Ptolemaic coins were found in 1910 by Captain C.W. Hayward excavating in Port Durnford (Bir Gao), Tanzania. It took two decades to publicize his findings of Ptolemaic coins in the area which consisted of seventeen Ptolemaic coins and five uncertain pieces from the First to Third centuries BC.27 Though there is no record of where he dug, he recorded he found a large vessel “shaped like a Greek amphora,” which was smashed during transfer. His evidence shows that Hellenistic produce reached down the coastline (and possibly vise-versa) as early as the Third century BC though trading may have been conducted through Arab and Egyptian middlemen instead of direct Greek contact. So far no prehistoric sites have been discovered in the coastal regions and Hayward’s coins are the first argument with some sturdiness, but the lack of documentation for their findings do not present much trust.
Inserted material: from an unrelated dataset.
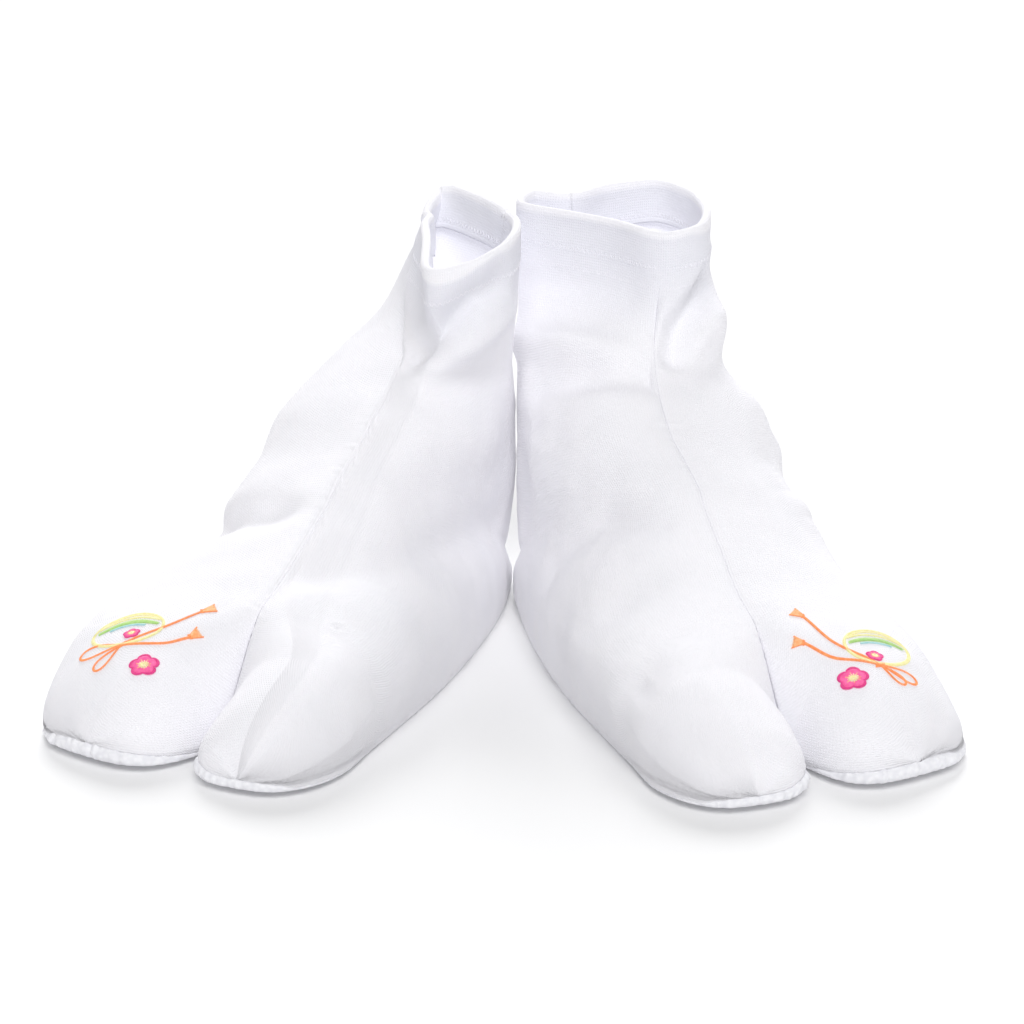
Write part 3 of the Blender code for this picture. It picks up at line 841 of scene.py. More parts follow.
RIGHT = SockSizes(
    name="right_sock", heel=(-34.0, -2.0), splay=23.0, big_toe=1, height=141.0,
    slope_f=-.275, slope_s=.145, fades_at=58.0, corner=0.12, back_corner=6, seed=11,
    lower_row=((0.02, 0.28), (0.02, 0.08)),
    seam_shift=((0, 0), (1, 3), (2, 6), (3, 6), (4, 5), (7, 4), (10, 5), (11, 5), (12, 3.5), (13, 0.5)),
    rim=((-2, 2), (22, 11.5), (42.5, 22.5), (41, 37), (31, 45), (15, 45.5),
         (0, 37), (-18.5, 12), (-22.5, 3), (-19.5, -2)),
    creases=(
        Crease(Side.BIG, ((2.35, .15), (2.04, .18), (1.57, .26), (1.27, .35), (0.9, .44), (0.8, .56)),
               5.5, -5.6, .2, .1),
        Crease(Side.BIG, ((0.8, .05), (1.6, .07), (2.3, .08)), 8, 7.4),
        Crease(Side.BIG, ((2.8, .16), (2.15, .30), (1.7, .46), (1.45, .62)), 7, 4.6),
        Crease(Side.BIG, ((3.5, .12), (2.7, .27), (2.5, .56)), 8, -2.6),
        Crease(Side.BIG, ((4.3, .28), (4.0, .50)), 13, 3.6),
        Crease(Side.BIG, ((9.7, .14), (9.2, .26), (8.5, .38), (7.2, .50), (6.0, .58)), 9, -4.8),
        Crease(Side.BIG, ((10.0, .28), (10.1, .45)), 13, 2.2),
        Crease(Side.BIG, ((10.9, .40), (11.0, .50), (10.9, .62)), 5, -0.8, .4),
        Crease(Side.BIG, ((10.63, .232), (10.58, .250)), 1.0, -0.8, 0, .6),
        Crease(Side.BIG, ((0.2, .76), (2.1, .72)), 13, 1.6),
        Crease(Side.BIG, ((2.9, .71), (3.3, .71)), 7, 1.0),
        Crease(Side.BIG, ((9.5, .76), (12.4, .76)), 10, -1.4),
        Crease(Side.FOUR, ((0.4, .14), (1.2, .16)), 8, 2.4),
        Crease(Side.FOUR, ((1.2, .22), (1.6, .60)), 14, 3.2),
        Crease(Side.FOUR, ((3.2, .12), (6.0, .16), (7.9, .18)), 11, -3.2),
        Crease(Side.FOUR, ((8.2, .16), (8.5, .34), (8.5, .50)), 8, -6.0, .2),
        Crease(Side.FOUR, ((9.0, .35), (9.3, .45)), 12, -4.0),
        Crease(Side.FOUR, ((10.4, .38), (10.9, .42)), 12, 2.5),
        Crease(Side.FOUR, ((2.2, .60), (2.5, .80), (2.3, .95)), 6, -2.6, .2),
        Crease(Side.FOUR, ((3.6, .55), (3.9, .78)), 9, 2.4),
        Crease(Side.FOUR, ((4.6, .60), (4.9, .85)), 6, -2.0),
        Crease(Side.BIG, ((2.2, .78), (2.6, .93)), 6, -2.2),
        Crease(Side.BIG, ((4.5, .82), (4.2, .93)), 6, -1.8),
    ),
    motif=Motif(
        origin=(-114.3, -73.3, 29.6), facing=(-.128, -.337, .933), ball=(-7.4, 19.3, 12.4, 8.0, -8.0),
        blossom=(-5.4, 15.7), knot=(-8.4, 11.1), loops=((-23.3, 13.3), (-17.4, 4.0)),
        tails=(((7.2, 17.7), (17.1, 23.4), (21.7, 24.9)), ((4.4, 8.9), (14.0, 11.9), (17.2, 13.9)))))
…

Though East African commerce by the Ancient Greeks had possibly existed as early as the Second Millennium BC, it was after Alexander the Great’s time that Greeks commonly traded with the East Africans by Nile and Red Sea. Interaction led to prosperity in both directions and information exchanged back and forth. Strabo and Diodorus show that serious anthropological studies were taken by the Greeks as a way to explain their trading partners and possibly to enrich the Greek civilization on what was beyond common travel. The kingships that grew from East African settlements established a mixture of Arabic, Greek, and indigenous cultures that would eventually lead to a future Swahili culture and the kingdom of Zanj. It is through the early research of ancient Greek travelers that we may slowly understand an East Africa that modern Swahili nations do not have information to because lack of funding or limitation on literature provides little.